What would change my mind

I would reduce conviction or flip to a neutral/short view if any of the following happen: (1) the Oaktree transaction is delayed, materially diluted or contains onerous covenants; (2) quarterly results show persistent margin erosion in core segments or FCF falls well below consensus; (3) management signals inability to optimize the portfolio or a need to raise equity; or (4) guidance is cut and analysts materially lower targets. Conversely, a credible closing of the Oaktree deal with clear uses of proceeds and immediate delevering would strengthen the bull case and justify raising the target.

Conclusion

Spectrum Brands is an actionable idea because it combines cheap valuation, strong free cash flow and a plausible structural inflection via the Oaktree engagement. The trade is not risk-free - deal execution and consumer trends matter - but a mid-term swing entry at $81.23 with a $102 target and a $74 stop balances reward and risk. If the company delivers on the strategic and operational steps investors expect, a re-rating toward consensus analyst targets is well within reach.

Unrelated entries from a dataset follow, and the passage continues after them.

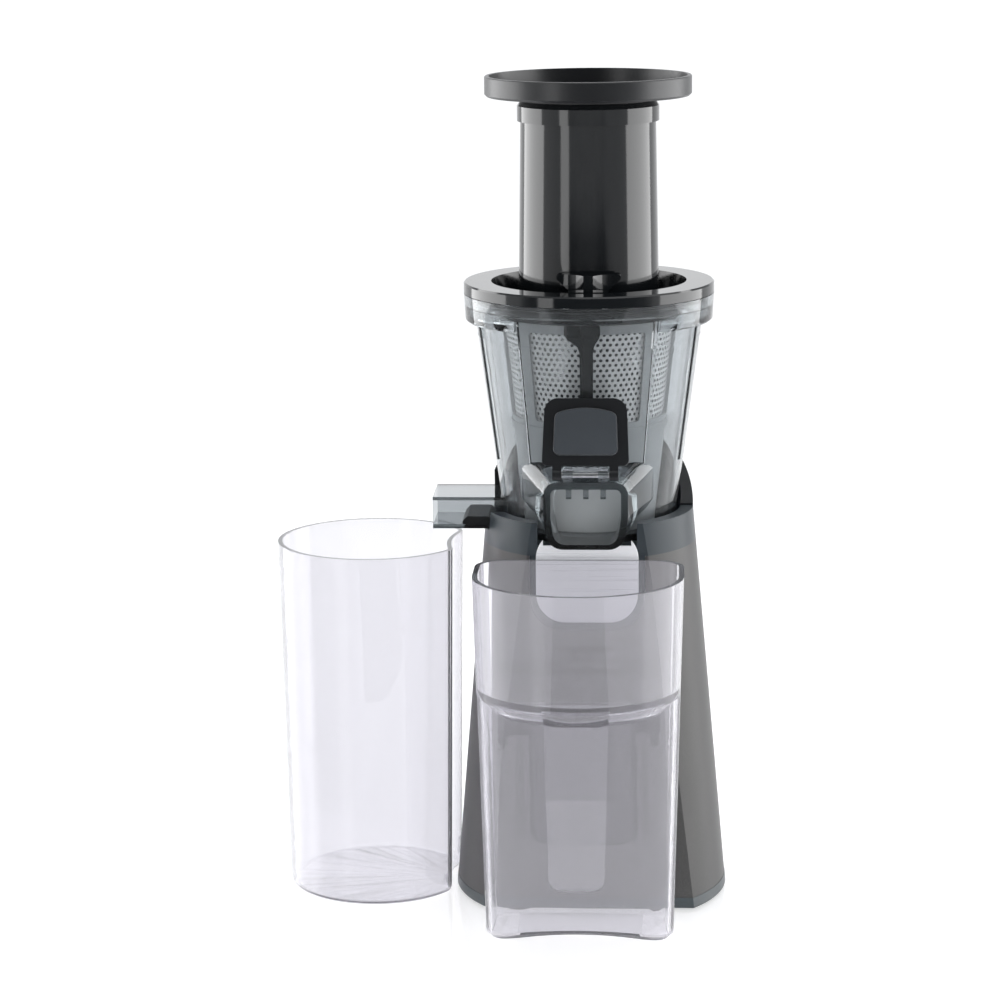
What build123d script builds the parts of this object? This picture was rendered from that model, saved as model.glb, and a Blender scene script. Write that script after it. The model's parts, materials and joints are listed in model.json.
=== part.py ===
from build123d import *
from math import acos, atan, cos, degrees, pi, radians, sin, sqrt, tan
import os

# Cold press (slow) juicer with its juice jug and pulp container, in millimetres.
# The axis of the tower, auger and feed tube is X = Y = 0 while the pieces are made.
# The front, where the juice pours, faces -Y, and the pulp leaves towards -X.

os.makedirs("parts", exist_ok=True)

# ---------------------------------------------------------------- driving dimensions

# Tower
foot_radius = 72.7  # at the floor
tower_taper = 0.0861  # loss of radius per millimetre of height
flat_front_y = -46.5  # the flat that the jug stands against
floor_gap = 2.0  # from the floor to the bottom cover
cover_bottom_z = 8.0
cover_top_z = 193.0
cover_wall = 1.2
collar_top_z = 210.0
deck_bottom_z = 194.0
deck_top_z = 198.5
gear_plate_z = 110.0
gear_plate_thickness = 3.5
leg_places = [(-44, -22), (44, -22), (-44, 22), (44, 22)]
standoff_places = [(-33, -33), (33, -33), (-32.5, 35), (32.5, 35)]
gearbox_screw_places = [(-32, -2), (32, -2), (-32, 20), (32, 20)]

# Front apron and panel
apron_half_width = 29.8
apron_bottom_z = 154.0
panel_half_width = 26.5
panel_bottom_z = 158.0
panel_top_z = 206.5

# Rear cradle, whose edge is a slanted plane
cradle_edge_z = 211.0  # at Y = 0
cradle_slope = 0.76  # rise per millimetre towards the rear

# Bowl
bowl_bottom_z = 199.0
bowl_floor = 3.5
bowl_radius_at_spout = 46.7  # at z = bowl_reference_z
bowl_reference_z = 216.0
bowl_flare = 0.131
bowl_wall = 2.5
band_bottom_z = 304.5
band_top_z = 324.0
band_radius_low = 64.3
band_radius_high = 65.3
rib_angle = 36.5  # of the front ribs, either side of the front
rib_pitch = 35.0  # from there to the next ribs round the bowl

# Spout and outlet flap
mouth_half_width = 21.5
mouth_wall = 3.5
mouth_top_z = 235.5
mouth_bottom_z = 201.3
mouth_tilt = 4.0  # the lip stands this much further out than the top
hinge_y = -69.0
hinge_z = 240.0
flap_open_lean = 17.0
flap_length = 39.0
flap_half_width = 21.3
flap_thickness = 3.2
pin_radius = 1.4

# Pulp chute
chute_end_x = -82.0
chute_half_width = 17.0
chute_bottom_z = 200.7
chute_top_z = 217.5
chute_wall = 2.0

# Strainer and auger
strainer_top_radius = 46.0  # at z = strainer_top_z
strainer_top_z = 309.0
strainer_flare = 0.111
strainer_wall = 1.6
mesh_thickness = 0.4
window_bottom_z = 261.0
window_top_z = 303.0
window_count = 8
auger_bottom_z = 205.5
auger_top_z = 304.0
auger_starts = 2
auger_twist = 330.0  # degrees that the flights turn over the auger's height

# Lid, feed tube and tray
lid_radius = 65.3
lid_bottom_z = 324.3
lid_top_z = 330.0
recess_radius = 50.9
recess_floor_z = 317.0
tube_radius_low = 36.7
tube_radius_high = 35.1
tube_rim_radius = 36.8
tube_rim_bottom_z = 413.0
tube_top_z = 423.3
tube_bore_radius = 32.4
tray_radius = 53.5
tray_bottom_z = 425.6
tray_top_z = 436.0
tray_wall = 2.2
tray_neck_radius = 32.0

# Juice jug
jug_x = -3.5
jug_half_width = 53.5
jug_back_y = -49.3
jug_front_y = -132.0
jug_height = 191.5
jug_draft = 1.5  # degrees
jug_wall = 2.6
grip_y = -96.0  # front of the body under the bulge, at the floor
grip_hollow = 9.0  # how far that front is hollowed in the middle
grip_top_z = 131.0
bulge_rise = 8.0  # height and depth of the bulge's slanted underside
handle_half_width = 16.3
handle_bottom_z = 38.0

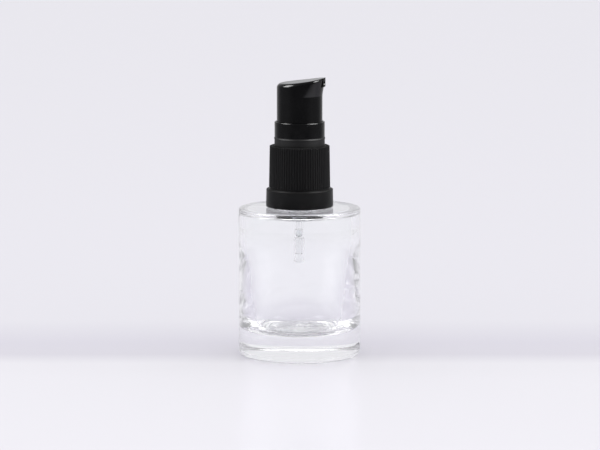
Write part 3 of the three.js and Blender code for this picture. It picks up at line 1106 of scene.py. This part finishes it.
def make_stage():
    """A wide pale sheet that the bottle stands on. Beyond FAR_FLOOR, glossy reflections see an emission in
    REFLECTED_TONES instead of it: a painted reflection, dark on the camera's side.
    """
    mesh = bpy.data.meshes.new("floor")
    corners = [(x * FLOOR_SIZE, y * FLOOR_SIZE, 0) for x, y in ((-1, -1), (1, -1), (1, 1), (-1, 1))]
    mesh.from_pydata(corners, [], [(0, 1, 2, 3)])
    floor = bpy.data.objects.new("floor", mesh)
    bpy.context.scene.collection.objects.link(floor)
    floor.location.z = -FLOOR_DROP
    floor.rotation_euler.z = math.radians(CAMERA_AZIMUTH)
    material, tree, shader, where = new_material("floor_white", Roughness=0.2, Specular_IOR_Level=0.3)
    along = node(tree, "ShaderNodeSeparateXYZ", Vector=where).outputs["Y"]
    # the floor's colour, with its band of painted shade
    tone = ramp(tree, stretch(tree, along, -FLOOR_REACH, FLOOR_REACH), FLOOR_TONES)
    link(tree, tone, shader, "Base Color")
    away = node(tree, "ShaderNodeVectorMath", {"operation": "LENGTH"})
    tree.links.new(where, away.inputs[0])
    far = stretch(tree, away.outputs["Value"], *FAR_FLOOR)
    # painted reflection: what glossy reflections see of the far floor, not the floor's own light
    painted_reflection = node(tree, "ShaderNodeEmission", Color=studio_tone(tree, where, REFLECTED_TONES))
    mixed = node(tree, "ShaderNodeMixShader", Fac=combine(tree, "MULTIPLY", far, reflection_only(tree)))
    tree.links.new(shader.outputs["BSDF"], mixed.inputs[1])
    tree.links.new(painted_reflection.outputs["Emission"], mixed.inputs[2])
    tree.links.new(mixed.outputs["Shader"], tree.nodes["Material Output"].inputs["Surface"])
    mesh.materials.append(material)


def reflection_only(tree):
    """1 for what shows in a glossy reflection, and 0 for what is seen directly, through glass or by its
    light."""
    path = node(tree, "ShaderNodeLightPath").outputs
    outside = combine(tree, "LESS_THAN", path["Transmission Depth"], 0.5)
    glossy = combine(tree, "MULTIPLY", path["Is Glossy Ray"], path["Is Reflection Ray"])
    return combine(tree, "MULTIPLY", glossy, outside)


def studio_tone(tree, place, stops):
    """The tone of the studio in this direction. Its Y runs from the camera's side back."""
    direction = node(tree, "ShaderNodeVectorMath", {"operation": "NORMALIZE"})
    tree.links.new(place, direction.inputs[0])
    along = node(tree, "ShaderNodeSeparateXYZ", Vector=direction.outputs["Vector"]).outputs["Y"]
    return ramp(tree, stretch(tree, along, -1, 1), stops)


def make_light(name, azimuth, size, power):
    """A large soft box that shows only as a reflection. Its azimuth is from the camera."""
    data = bpy.data.lights.new(name, "AREA")
    data.shape = "RECTANGLE"
    data.size, data.size_y = size
    data.energy = power
    light = bpy.data.objects.new(name, data)
    bpy.context.scene.collection.objects.link(light)
    target = Vector((0, 0, BOX_TARGET_Z))
    light.location = from_direction(CAMERA_AZIMUTH + azimuth, BOX_ELEVATION, BOX_DISTANCE, target)
    light.rotation_euler = (target - light.location).to_track_quat("-Z", "Y").to_euler()
    light.visible_camera = False
    light.visible_diffuse = False
    light.visible_transmission = False


def from_direction(azimuth, elevation, distance, target):
    """The point this far from target. Azimuth 0 is on the -Y side and 90 on the +X side, in degrees."""
    a, e = math.radians(azimuth), math.radians(elevation)
    return target + distance * Vector((math.cos(e) * math.sin(a), -math.cos(e) * math.cos(a), math.sin(e)))


def seen_through_glass(tree):
    """1 for what is seen through the glass, and 0 for what lights the floor or is seen or reflected
    directly."""
    path = node(tree, "ShaderNodeLightPath").outputs
    inside = combine(tree, "GREATER_THAN", path["Transmission Depth"], 0.5)
    return combine(tree, "MULTIPLY", inside, combine(tree, "LESS_THAN", path["Diffuse Depth"], 0.5))


def soft_box(tree, direction, azimuth, elevation, spread):
    """1 within a soft-edged round patch of the sky, spread degrees across. Azimuth 0 is at the camera."""
    middle = from_direction(azimuth, elevation, 1, Vector())
    near = node(tree, "ShaderNodeVectorMath", {"operation": "DOT_PRODUCT"})
    tree.links.new(direction, near.inputs[0])
    near.inputs[1].default_value = middle
    edge, core = math.cos(math.radians(spread * 0.6)), math.cos(math.radians(spread * 0.4))
    return stretch(tree, near.outputs["Value"], edge, core)


def mix(tree, factor, low, high):
    """A colour between two, each of them a node's output or a constant. The node has sockets of the same
    name for every data type, so the colours' sockets go by number."""
    made = node(tree, "ShaderNodeMix", {"data_type": "RGBA"})
    tree.links.new(factor, made.inputs["Factor"])
    feed(tree, made.inputs[6], low)
    feed(tree, made.inputs[7], high)
    return made.outputs[2]


def make_world():
    """An even white tent. It shows with REFLECTED_TONES in reflections, as a painted reflection, and through
    the glass a little darker, with painted shade on the camera's side and painted highlights in bright
    patches."""
    world = bpy.data.worlds.new("studio")
    bpy.context.scene.world = world
    world.use_nodes = True
    tree = world.node_tree
    background = tree.nodes["Background"]
    direction = node(tree, "ShaderNodeTexCoord").outputs["Generated"]
    turned_back = (0, 0, -math.radians(CAMERA_AZIMUTH))
    facing = node(tree, "ShaderNodeMapping", Vector=direction, Rotation=turned_back).outputs["Vector"]
    patches = 0.0
    for box in GLASS_BOXES:
        patches = combine(tree, "MAXIMUM", soft_box(tree, facing, *box), patches)
    # painted highlights and painted shade, seen only through the glass
    through = mix(tree, patches, studio_tone(tree, facing, GLASS_TONES), GLASS_BOX_COLOUR)
    tone = mix(tree, seen_through_glass(tree), TENT_COLOUR, through)
    # painted reflection, seen only by glossy reflections
    tone = mix(tree, reflection_only(tree), tone, studio_tone(tree, facing, REFLECTED_TONES))
    tree.links.new(tone, background.inputs["Color"])


def make_camera():
    data = bpy.data.cameras.new("camera")
    data.lens = CAMERA_LENS
    data.sensor_width = CAMERA_SENSOR
    data.shift_x = CAMERA_SHIFT
    data.clip_end = 20.0
    camera = bpy.data.objects.new("camera", data)
    bpy.context.scene.collection.objects.link(camera)
    target = Vector((0, 0, CAMERA_TARGET_Z))
    camera.location = from_direction(CAMERA_AZIMUTH, CAMERA_PITCH, CAMERA_DISTANCE, target)
    camera.rotation_euler = (target - camera.location).to_track_quat("-Z", "Y").to_euler()
    bpy.context.scene.camera = camera


def let_light_through_glass():
    """Thick glass passes light on inside itself many times before the light gets out."""
    paths = bpy.context.scene.cycles
    paths.max_bounces = paths.transmission_bounces = paths.glossy_bounces = GLASS_BOUNCES


def main():
    bpy.context.scene.view_settings.view_transform = "Standard"
    let_light_through_glass()
    make_world()
    make_stage()
    make_light("box_left", -84, size=(0.45, 0.5), power=8)
    make_light("box_right", 78, size=(0.5, 0.5), power=11)
    make_camera()
    natural, white = natural_plastic(), white_plastic()
    make_bottle(clear_glass())
    make_closure(satin_black())
    make_chaplet(chaplet_black())
    make_gasket(white)
    make_housing(natural)
    make_turret(white)
    make_dip_tube(natural)
    make_stem(natural)
    make_piston(white)
    make_piston_seat(natural)
    make_spring(spring_steel())
    make_ball(ball_glass())
    make_head(head_black())


main()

Key dates to watch: ex-dividend 05/26/2026 and payable 06/16/2026; 52-week high 05/06/2026; 52-week low 10/14/2025.

Risks

  • Oaktree deal could include unfavorable terms or dilution that limit the benefit to shareholders.
  • Consumer demand softness in Home & Personal Care or Home & Garden could depress revenues and margins.
  • Execution risk on margin improvement initiatives; failure to cut costs or improve mix would hurt cash flow.
  • Past legal and corporate-governance issues could reappear, undermining investor confidence and valuation.